Despite not having mentioned Alastor, the Radio Demon, before this point, I feel like I have to mention that when Alastor is saying that he wants freedom towards the end of the last episode in the series, I momentarily was there with him – I was finally resonating with someone who I believed was understanding that they needed to throw off the chains of every aspect of Heaven and Hell and hierarchy, until realising that Alastor just has authoritarian machinations and wants individual freedom for himself, with that equating to him being at the top of the pile instead. It lead to me realising that Heaven is full of bad guys, but Hell is also not the inverse of this, and is unfortunately not on the edge of an anarchist revolution either – everyone, even the characters I think we’re supposed to like, is so invested in their own power and authority that Hell isn’t ready to show Heaven that it could be a utopia for the damned.

No one in Hazbin Hotel seems to want genuine freedom, despite the oppressions involved systemically and individually throughout the whole series, and it leaves me confused about why. I really enjoyed the world-building and the characters in this series, but I was so certain that it was going to tell a story of liberation over assimilation, and coming to the realisation that revolution achieves things that reform cannot, and that in many circumstances, continuing to try to reform something in the face of this oppression and danger harms everyone.
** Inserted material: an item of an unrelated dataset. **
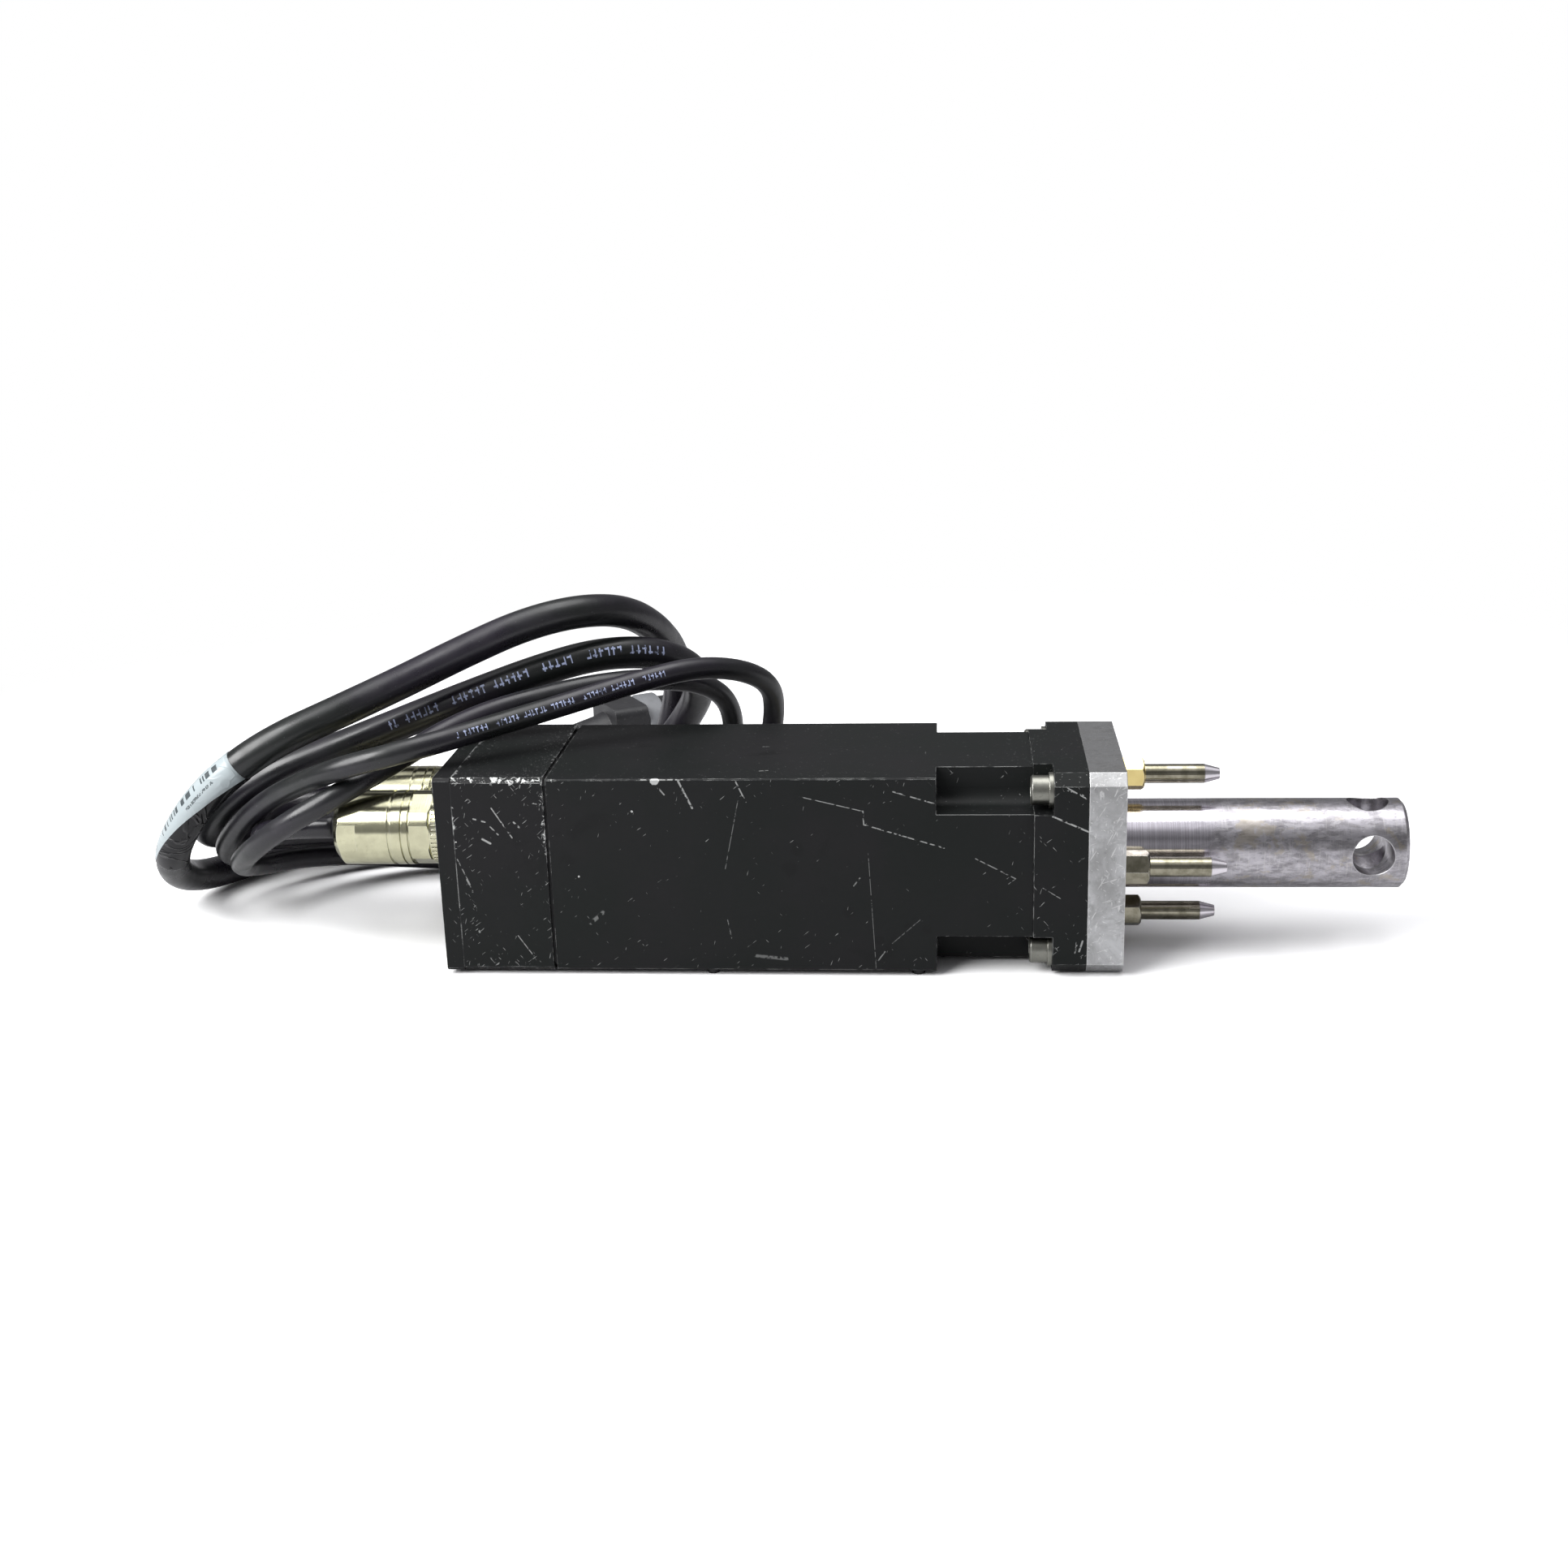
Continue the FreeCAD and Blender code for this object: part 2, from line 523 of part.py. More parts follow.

Because of the lens I see things through, I would love to see Charlie meaningfully recognise, confront and dismantle her own privilege and power, starting to see herself as a member of a group rather than the leader of it, and for the masses to rise against the Overlords in Hell as well as the angels in Heaven, with the understanding that this kind of uprising is justified and doesn’t need to be softened. I hope to see the citizens of Hell rejecting labels of goodness or badness and living according to their own sense of justice and freedom, with no rulers, and creating a society where Hell isn’t a punishment but a community that can fly in the face of Heaven as a force that wanted to crush it and see it fail.